Understanding the differences between Generally Accepted Accounting Principles (GAAP) and International Financial Reporting Standards (IFRS) is crucial, especially regarding adjusting entries. Both frameworks require the use of accrual accounting, which necessitates adjusting entries to accurately reflect a company's financial position. This is in contrast to cash basis accounting, which only records transactions when cash changes hands.
One fundamental concept shared by both GAAP and IFRS is the Periodicity Assumption. This principle allows businesses to break down their continuous operations into artificial time periods, typically a year, for the purpose of financial reporting. This means that while a business operates continuously, its financial statements are prepared for specific intervals, such as annual income statements and balance sheets.
When it comes to revenue recognition, both GAAP and IFRS generally follow similar rules, ensuring that revenue is recognized when it is earned, regardless of when cash is received. However, there are notable differences in how long-term assets are treated under each standard.
One significant distinction is the fair value principle utilized by IFRS. This principle allows for the revaluation of long-term assets, which can impact depreciation calculations. For instance, if an asset's value is adjusted, the depreciation expense may also change accordingly. In contrast, GAAP does not permit revaluation of long-term assets, leading to more straightforward depreciation calculations.

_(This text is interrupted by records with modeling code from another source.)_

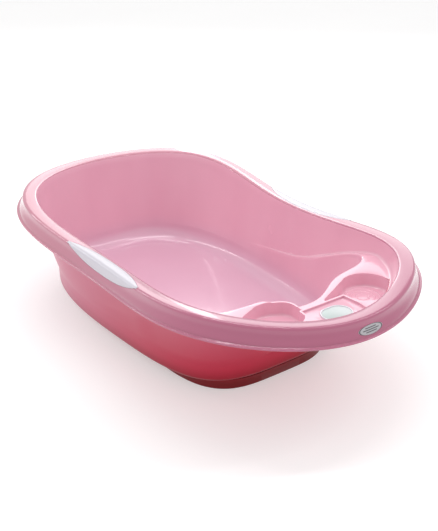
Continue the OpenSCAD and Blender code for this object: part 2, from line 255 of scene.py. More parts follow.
def laid_sheet(name, rings, finishes=(), starts=(0,)):
    rings = np.asarray(rings, float)
    rows, cols = rings.shape[:2]
    bpy.ops.object.select_all(action="DESELECT")
    bpy.ops.mesh.primitive_grid_add(x_subdivisions=cols, y_subdivisions=rows - 1)
    piece = bpy.context.object
    piece.name = name
    points = np.concatenate([rings, rings[:, :1]], axis=1) * mm
    piece.data.vertices.foreach_set("co", points.ravel())
    for finish_ in finishes:
        piece.data.materials.append(finish_)
    if len(starts) > 1:
        row_of_face = np.arange(len(piece.data.polygons)) // cols
        pick = np.searchsorted(starts, row_of_face, side="right") - 1
        piece.data.polygons.foreach_set("material_index", pick.astype("i"))
    bpy.ops.object.mode_set(mode="EDIT")
    bpy.ops.mesh.select_all(action="SELECT")
    bpy.ops.mesh.remove_doubles(threshold=0.001 * mm)
    bpy.ops.mesh.fill_holes(sides=0)
    bpy.ops.mesh.select_all(action="SELECT")
    bpy.ops.mesh.normals_make_consistent(inside=False)
    bpy.ops.object.mode_set(mode="OBJECT")
    return piece


def combine(piece, tool, operation):
    only(piece)
    bpy.ops.object.modifier_add(type="BOOLEAN")
    modifier = piece.modifiers[-1]
    modifier.operation = operation
    modifier.solver = "MANIFOLD"
    modifier.material_mode = "TRANSFER"
    modifier.object = tool
    bpy.ops.object.modifier_apply(modifier=modifier.name)
    bpy.data.objects.remove(tool)
    return piece


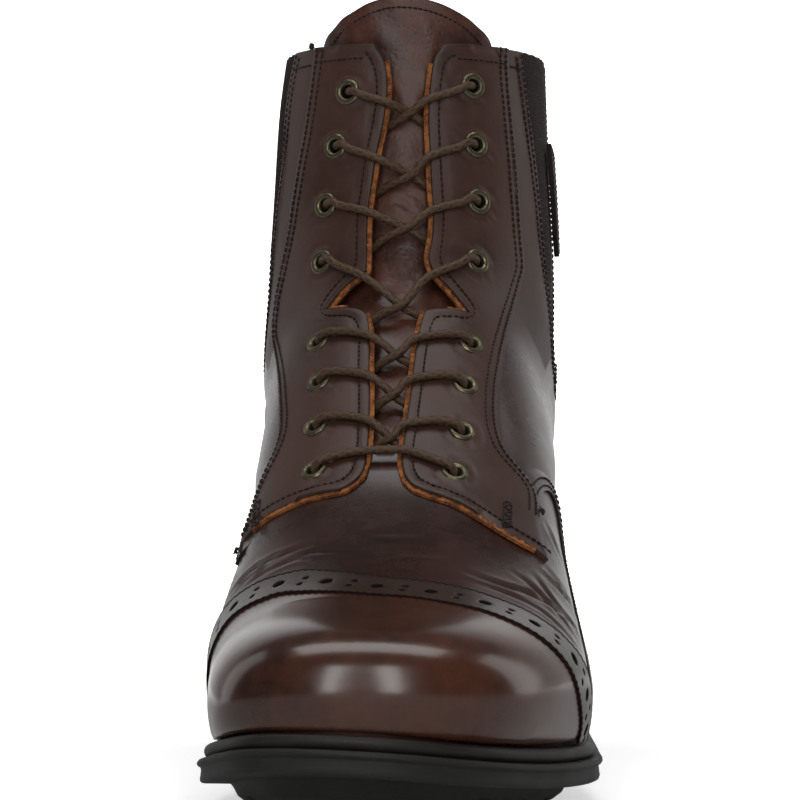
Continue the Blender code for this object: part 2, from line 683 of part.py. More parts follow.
def tube(points, radius, sides=5):
    """Points and faces of a round cord along a path, with flat ends."""
    points = np.array(points)
    along = np.gradient(points, axis=0)
    along /= np.linalg.norm(along, axis=1)[:, None]
    side = np.cross(along[0], (0, 0, 1.0))
    found = []
    for p, d in zip(points, along):
        side = side - d * side.dot(d)
        side /= np.linalg.norm(side)
        other = np.cross(d, side)
        for k in range(sides):
            a = 2 * math.pi * k / sides
            found.append(p + (side * math.cos(a) + other * math.sin(a)) * radius)
    faces = [tuple(range(sides)), tuple(range(len(found) - sides, len(found)))]
    for r in range(len(points) - 1):
        for k in range(sides):
            a, b = r * sides + k, r * sides + (k + 1) % sides
            faces.append((a, b, b + sides, a + sides))
    return found, faces


def curve(points, count):
    p = np.array(points)
    q = np.vstack([2 * p[0] - p[1], p, 2 * p[-1] - p[-2]])
    found = []
    for s in np.linspace(0, len(p) - 1, count):
        i = min(int(s), len(p) - 2)
        f = s - i
        a, b, c, d = q[i], q[i + 1], q[i + 2], q[i + 3]
        found.append(.5 * (2 * b + (c - a) * f + (2 * a - 5 * b + 4 * c - d) * f ** 2
                           + (3 * b - a - 3 * c + d) * f ** 3))
    return found


LIFT = 5.1 * MM


def edge_t(u, side):
    rows = INNER_MEDIAL if side < 0 else INNER_LATERAL
    # leave out the notch, so that a strand ends at the plain edge
    rows = [(a, t) for a, t in rows if abs(t) < .093 and not 15.6 < a < 17.1]
    us = np.array([a for a, t in rows])
    order = np.argsort(us)
    return float(np.interp(u, us[order], np.array([t for a, t in rows])[order]))


def strand_path(eye, crossing, high):
    """From inside an eyelet over its own edge, across the gap and down to the opposite edge."""
    (ue, te), (uc, tc) = eye, crossing
    side = 1 if te > 0 else -1
    near = edge_t(ue + (uc - ue) * .55, side)
    far_u = uc + (uc - ue) * .45
    far = edge_t(far_u, -side) + side * .017
    out = []
    out.append(place(ue, te, 2.7 * MM))
    step_u, step_t = (uc - ue) * .03, (tc - te) * .03
    out.append(place(ue + step_u * .6, te + step_t * .6, 4.1 * MM))
    out.append(place(ue + (uc - ue) * .18, te + (tc - te) * .22, LIFT))
    share = (near - te) / (tc - te)
    out.append(place(ue + (uc - ue) * share ** 1.15, near, 3.7 * MM))
    out.append(place(uc, tc, high))
    out.append(place(uc + (far_u - uc) * .75, tc + (far - tc) * .72, -1.2 * MM))
    out.append(place(far_u, far, -1.9 * MM))
    return out


def lace_piece(name, paths, segments):
    made = None
    for k, path in enumerate(paths):
        points, faces = tube(curve(path, segments), LACE_R)
        if made is None:
            made = add(name, points, faces, cord)
        else:
            extra = add(name + "_other", points, faces, None, cutters)
            step = made.modifiers.new("join", "BOOLEAN")
            step.operation = "UNION"
            step.solver = "EXACT"
            step.object = extra
    return made


for k, (left, right) in enumerate(zip(EYELETS_MEDIAL, EYELETS_LATERAL)):
    eyelet(f"eyelet_medial_{k + 1}", *left)
    eyelet(f"eyelet_lateral_{k + 1}", *right)
for k, crossing in enumerate(CROSSINGS):
    top = strand_path(EYELETS_LATERAL[k], crossing, 1.5 * MM)
    under = strand_path(EYELETS_MEDIAL[k], crossing, -.35 * MM)
    lace_piece(f"lace_crossing_{k + 1}", (top, under), 9)

(ul, tl), (ur, tr) = EYELETS_MEDIAL[7], EYELETS_LATERAL[7]
BAR_PATH = [
    place(ul, tl, 2.7 * MM), place(ul + .01, tl + .003, 4.1 * MM), place(ul + .08, tl + .05, LIFT),
    place(ul + .14, -.075, 4.4 * MM), place(ul + .15, 0, 4.0 * MM), place(ul + .14, .045, 4.2 * MM),
    place(ur + .18, tr - .05, LIFT), place(ur + .01, tr - .003, 4.1 * MM), place(ur, tr, 2.7 * MM),
]
lace_piece("lace_bar", (BAR_PATH,), 15)
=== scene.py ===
# Looks of the paddock boot, left. Metres, +Z up, toe toward -Y, lateral side toward +X.
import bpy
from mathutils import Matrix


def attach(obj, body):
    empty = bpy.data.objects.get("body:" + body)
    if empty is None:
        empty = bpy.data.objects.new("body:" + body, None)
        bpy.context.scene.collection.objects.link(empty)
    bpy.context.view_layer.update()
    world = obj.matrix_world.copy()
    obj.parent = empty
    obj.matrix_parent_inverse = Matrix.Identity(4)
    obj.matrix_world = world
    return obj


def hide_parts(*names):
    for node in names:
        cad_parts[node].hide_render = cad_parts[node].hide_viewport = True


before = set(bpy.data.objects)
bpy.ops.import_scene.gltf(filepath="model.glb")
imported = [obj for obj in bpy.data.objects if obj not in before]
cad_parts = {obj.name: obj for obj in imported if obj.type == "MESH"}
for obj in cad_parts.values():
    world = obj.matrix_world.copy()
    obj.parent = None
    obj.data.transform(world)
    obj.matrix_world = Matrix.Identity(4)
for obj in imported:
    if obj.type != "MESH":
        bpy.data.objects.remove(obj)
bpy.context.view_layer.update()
import math
import bmesh
import bpy
import numpy as np
from mathutils import Vector
from mathutils.geometry import delaunay_2d_cdt

# sizes
MM = 0.001
LENGTH = 290 * MM
WIDTH = 101 * MM
SHAFT = 200 * MM
TREAD = 5.0 * MM
BAND = 6.8 * MM
BEAD = 3.8 * MM
TOE_SPRING = 7.4 * MM
TOE_TWIST = 0.05
HEEL_RISE = 15.0 * MM
HEEL_BREAST = 0.74
WALL = 2.0 * MM
LACE_R = 1.15 * MM
LACE_SIDES = 18
EYELET_R = 3.6 * MM
EYELET_HOLE = 2.1 * MM

# outsole outline: share of LENGTH from the toe, share of WIDTH across (lateral is +)
MEDIAL = (
    (0, -.085), (.0075, -.23), (.031, -.345), (.07, -.412), (.138, -.472), (.245, -.500), (.36, -.478),
    (.47, -.392), (.57, -.350), (.70, -.352), (.81, -.358), (.89, -.348), (.95, -.272), (.987, -.165), (1, -.04),
)
LATERAL = (
    (0, -.085), (.0085, .06), (.034, .175), (.075, .285), (.135, .378), (.205, .452), (.275, .497), (.37, .488),
    (.47, .452), (.59, .392), (.70, .335), (.81, .290), (.89, .268), (.95, .195), (.987, .088), (1, -.04),
)

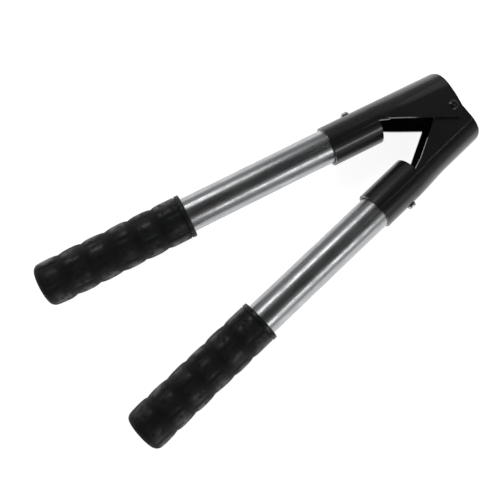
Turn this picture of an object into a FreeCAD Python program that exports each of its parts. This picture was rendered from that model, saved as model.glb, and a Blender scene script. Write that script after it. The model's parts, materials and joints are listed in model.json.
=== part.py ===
import FreeCAD, Part
import os
from math import cos, pi, sin, sqrt
from FreeCAD import Vector

# Two-handed strap seal crimper with long tube handles, lying on its side. Millimetres.
# Part frame: X from the grips to the head, Y across the two arms, Z up along the pivot.
# The origin is under the middle of the tool, on the surface it lies on.
# Every piece is drawn in its arm's own frame and then set in place: pivot axis on Z,
# +X towards the head, +Y away from the other arm, both arms parallel.

# Layout of an arm
open_angle = 16.5        # between the two handles as the tool lies, degrees
axis_offset = 15.9       # from the pivot across to the tube's axis
front_reach = 5.8        # from the pivot to the front edge of the head
sleeve_front = 51.5      # from the pivot back to where the sheet closes round the tube
sleeve_rear = 89.3       # from the pivot back to the end of the sleeve
grip_front = 200.4       # from the pivot back to the front of the grip
grip_length = 109.6

# Bought-in sizes
tube_d = 25.0
tube_wall = 1.5
sheet = 2.0
pivot_d = 6.0
jaw_plate = 2.4

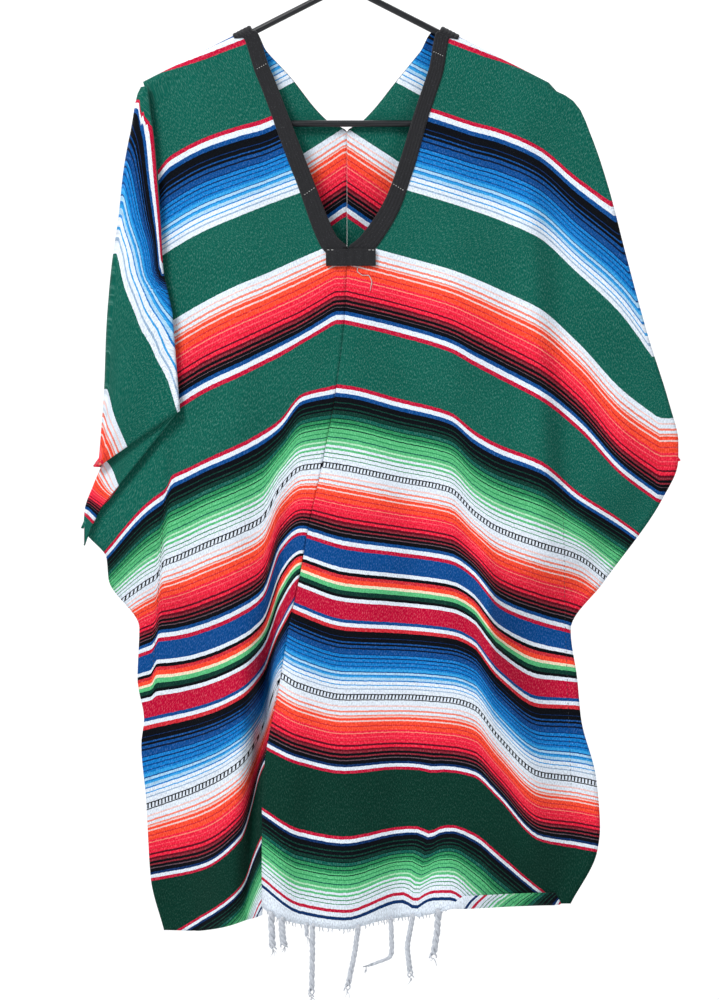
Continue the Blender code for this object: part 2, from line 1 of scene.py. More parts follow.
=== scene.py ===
"""Looks of the striped serape poncho on its hanger.

Lengths are in millimetres and become metres when a mesh is made, in the part's own frame:
the origin is the inner top of the hook, +X is the viewer's right, +Z is up, and the front
of the garment faces -Y. Each side length is one continuous cloth from the front hem over
the shoulder to the back hem, with the layers behind its sleeve fold. Every point of it
carries its place in the flat cloth, and the woven stripes follow that place.
"""
import bisect
import math
import random

import bmesh
import bpy
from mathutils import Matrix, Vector, noise


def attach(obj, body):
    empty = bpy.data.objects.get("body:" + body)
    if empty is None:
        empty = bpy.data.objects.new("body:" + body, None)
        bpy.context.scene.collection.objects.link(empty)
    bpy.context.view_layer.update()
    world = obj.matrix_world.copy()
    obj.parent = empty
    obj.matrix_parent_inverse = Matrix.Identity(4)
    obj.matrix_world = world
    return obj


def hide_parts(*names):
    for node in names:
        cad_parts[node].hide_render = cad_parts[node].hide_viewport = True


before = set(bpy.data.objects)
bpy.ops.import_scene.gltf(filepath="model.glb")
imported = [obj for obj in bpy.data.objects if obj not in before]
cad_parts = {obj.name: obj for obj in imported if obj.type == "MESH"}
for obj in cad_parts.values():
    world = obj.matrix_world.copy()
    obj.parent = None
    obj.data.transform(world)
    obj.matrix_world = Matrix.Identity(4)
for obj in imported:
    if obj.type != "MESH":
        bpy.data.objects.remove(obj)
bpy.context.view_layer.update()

MM = 0.001

CLOTH = 1.7
TAPE = 1.3
GAP = 0.3
SEAM = 0.1
CAD_CLOTH = 2.0
CAD_TAPE = 1.4

TUBE_R = 3.5
ARM_TOP = -92.0
ARM_SLOPE = 0.51
ARM_REACH = 203.0
BAR_DROP = -238.0
HOOK_INNER_R = 22.0
HOOK_START = 195.0
HOOK_END = -40.0
HOOK_FOOT = -75.0
APEX_R = 14.0
WRAP_R = (TUBE_R + GAP + CAD_CLOTH / 2) / math.cos(math.radians(22.5)) + 0.1

TAPE_WIDTH = 21.0
TAPE_RIBS = 5
TAPE_RIB_HEIGHT = 0.55
TAPE_CLEARANCE = 0.15
BLOCK_TOP = -371.5
BLOCK_HEIGHT = 18.0
BLOCK_WIDTH = 52.0
BLOCK_MIDDLE = 6.0

CLOTH_WIDTH = 430.0
HALF_LENGTH = 918.0
WEFT_STRETCH = 1.1

# The photograph's scale: millimetres to a pixel, the column that lies over the hook, and
# the rows from the hook's inner top down to the picture's first row.
PIXEL = 1.05
MIDDLE_COLUMN = 345
ROWS_ABOVE = 105
PICTURE = (719, 1000)

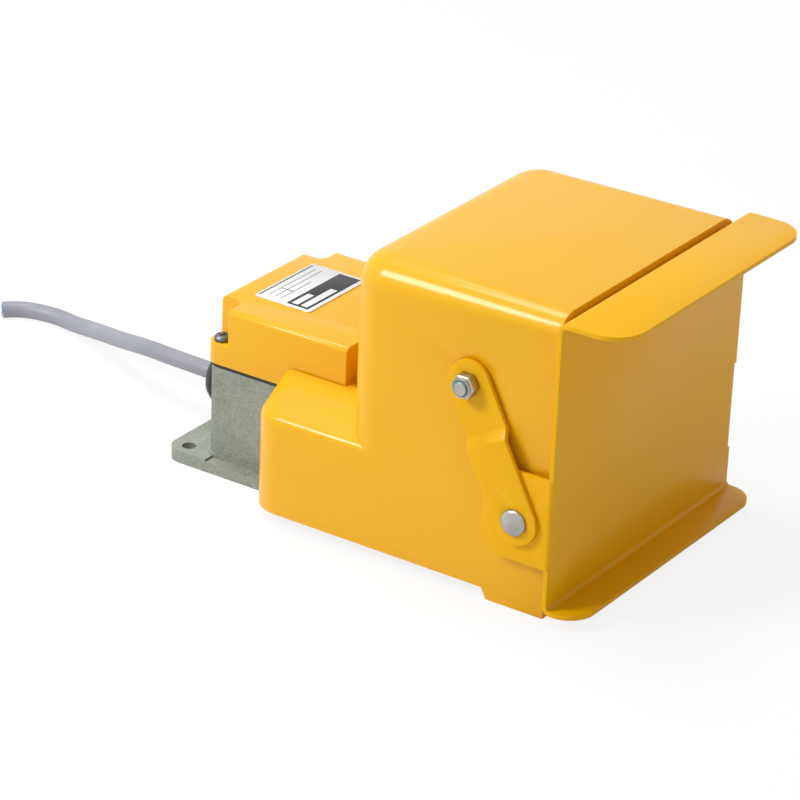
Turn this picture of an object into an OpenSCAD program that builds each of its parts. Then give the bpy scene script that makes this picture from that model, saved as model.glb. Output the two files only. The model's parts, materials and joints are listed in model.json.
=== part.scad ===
// Guarded foot switch with a lift-up front door.
// Millimetres. +Z is up, -Y is the door side where the foot goes in, +Y is the cable side.
// The origin is on the floor, at the centre of the four floor holes.

/* [Floor holes] */
// Distance between the floor holes across the switch
hole_pitch_x = 84; // [80:1:86]
// Distance between the floor holes along the switch
hole_pitch_y = 160; // [156:1:170]
// Diameter of each floor hole
hole_d = 6.6; // [5.5:0.1:7]

/* [Base casting] */
// Width of the base plate
base_w = 98; // [96:1:102]
// Distance from the front holes to the front edge
base_front_lip = 12; // [9:0.5:14]
// Distance from the rear holes to the rear edge
base_rear_lip = 8.7; // [7:0.1:12]
// Thickness of the plate and its side ledges
ledge_t = 5; // [4:0.5:5.5]
// Thickness of the two rear ear pads
ear_t = 6; // [5.5:0.5:8]
// Radius of the plate's corners
base_corner_r = 8; // [5:0.5:10]
// Distance from the rear edge to the switch case
ear_depth = 17.7; // [16:0.1:20]

/* [Switch case] */
// Outer width of the case
case_w = 84; // [82:1:86]
// Outer length of the case
case_len = 87.5; // [84:0.5:92]
// Height of the case rim above the floor
case_h = 49.5; // [48:0.5:54]
// Wall of the case
case_wall = 4; // [3:0.5:4.5]
// Radius of the case's upright corners
case_corner_r = 6; // [5:0.5:7]
// Thickness of the rubber gasket
gasket_t = 1.5; // [1:0.5:2]

/* [Case cover] */
// How far the cover stands out past the case on each side
cover_over = 0.5; // [0.3:0.1:0.7]
// Height of the cover
cover_h = 28; // [26:0.5:32]
// Wall of the cover
cover_wall = 3; // [2.5:0.5:3.5]
// Side of the screw pocket at each corner
pocket_side = 12.6; // [12:0.1:14]
// Height of the pocket floor above the gasket
pocket_floor = 10; // [8:0.5:12]
// Distance of the rating plate behind the cover's middle
plate_back = 17.4; // [15:0.2:20]
// Half width of the sloping scoop in the cover's top
scoop_half_w = 23; // [20:0.5:26]
// Length of the scoop, back from the front face
scoop_len = 36; // [30:1:44]
// Depth of the scoop at the front face
scoop_depth = 8; // [5:0.5:9]
// Length of the rating plate across the cover
plate_len = 45; // [40:0.5:54]
// Width of the rating plate along the cover
plate_w = 30; // [24:0.5:32]

/* [Hood] */
// Outer width of the hood
hood_w = 143; // [139:1:150]
// Height of the hood's top
hood_h = 139; // [132:1:150]
// Length of the tall part of the hood
hood_len = 106.5; // [102:0.5:115]
// Wall of the hood
hood_wall = 4; // [3:0.5:4.5]
// Length of the low shoulders beside the case
shoulder_len = 49; // [44:0.5:53]
// Height of the shoulder's outer edge
shoulder_edge_z = 52.6; // [50:0.2:56]
// Height of the shoulder beside the case
shoulder_top_z = 61.3; // [58:0.1:64]
// Gap between the hood and the case
hood_case_gap = 5; // [4.5:0.5:6]
// Height of the hood's lower edge above the floor
hood_ground = 5; // [4:0.5:5.5]
// Radius of the top side edges
hood_side_r = 10.5; // [8:0.5:12]
// Radius of the rear top edge
hood_back_r = 14; // [12:0.5:15]
// Radius of the tall part's rear upright corners
hood_corner_r = 18; // [16:0.5:20]
// Radius of the shoulders' rear upright corners
shoulder_corner_r = 16; // [14:0.5:18]

/* [Door] */
// Gap between each door wing and the hood's side
wing_gap = 2.4; // [1.6:0.1:3]
// Thickness of the door sheet
sheet_t = 2; // [1.5:0.5:2.5]
// Gap between the door and the hood's front edge
door_gap = 2; // [1.5:0.5:3]
// Depth of the top flange
top_flange = 30; // [22:1:36]
// Depth of the toe flange at the bottom
toe_flange = 16; // [12:1:22]
// Height of the door's lower edge above the floor
door_ground = 5; // [4:0.5:8]
// Depth of each side wing
wing_depth = 32; // [28:1:34]
// How far the wing reaches above its rivet
wing_above = 22.5; // [18:0.5:24]
// How far the wing reaches below its rivet
wing_below = 19; // [15:0.5:22]

/* [Link arms] */
// Width of each link arm
arm_w = 21; // [19:0.5:22]
// Distance of the upper pivot from the hood's front edge
pivot_back = 40.5; // [38:0.5:44]
// Height of the upper pivot
pivot_z = 98.7; // [96:0.1:102]
// Distance of the rivet from the door's inner face
rivet_back = 14.5; // [13:0.5:16]
// Height of the rivet
rivet_z = 44.5; // [42:0.5:46]
// Diameter of the pivot bolts
bolt_d = 6; // [5:0.5:7]
// Diameter of the door rivets
rivet_d = 8; // [6:0.5:8]
// Distance from the upper pivot to the joggle
joggle_at = 22.4; // [20:0.2:24]
// Length of the joggle's slope
joggle_len = 4.3; // [3.5:0.1:6]

/* [Pedal] */
// Width of the pedal plate
pedal_w = 70; // [64:1:70]
// Length of the pedal plate
pedal_len = 65.5; // [60:0.5:67]
// Thickness of the pedal plate
pedal_t = 6; // [5:0.5:7]
// Height of the plate's underside when pressed down
pedal_low_z = 9; // [8.5:0.5:11]
// Travel of the pedal in degrees
pedal_travel = 12; // [10:0.5:12]
// Height of the shaft above the floor
shaft_z = 26; // [24:0.5:28]
// Distance of the shaft behind the case's front face
shaft_back = 26.5; // [25:0.5:28]
// Diameter of the shaft
shaft_d = 10; // [8:0.5:10]
// Thickness of the pedal's side arms
pedal_arm_t = 6; // [5:0.5:6]
// Thickness of the rubber mat
mat_t = 3; // [2:0.5:4]

/* [Switch] */
// Length of the snap-action switch
switch_len = 49; // [47:0.5:50]
// Width of the snap-action switch
switch_w = 17.5; // [15:0.5:18]
// Height of the snap-action switch
switch_h = 24; // [22:0.5:25]
// Height of the switch's underside above the floor
switch_z = 40; // [39:0.5:41]
// Distance of the plunger behind the shaft
plunger_back = 15; // [14:0.5:16]
// Diameter of the plunger
plunger_d = 6; // [5:0.5:7]
// Height of the return spring
spring_h = 18; // [16:0.5:19]
// Outer diameter of the return spring
spring_d = 14; // [12:0.5:15]

/* [Cable] */
// Diameter of the cable
cable_d = 8; // [7:0.5:8]
// Height of the gland above the floor
gland_z = 22.4; // [22:0.2:24]
// Length of the gland outside the case
gland_len = 25; // [25:0.5:25.5]
// Diameter of the gland's collar
gland_d = 27; // [24:0.5:28]

/* [Hidden] */

$fn = 64;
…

Another key difference lies in the classification of expenses. Under GAAP, expenses are typically associated with the normal course of business operations, while losses incurred outside of normal operations are categorized separately as losses. Conversely, IFRS classifies both operational expenses and losses from non-operational activities as expenses. This difference in terminology reflects a broader approach to financial reporting under IFRS.
In summary, while both GAAP and IFRS share foundational principles such as accrual accounting and periodic reporting, they diverge in their treatment of asset valuation and expense classification. Understanding these differences is essential for accurate financial reporting and compliance with the respective standards.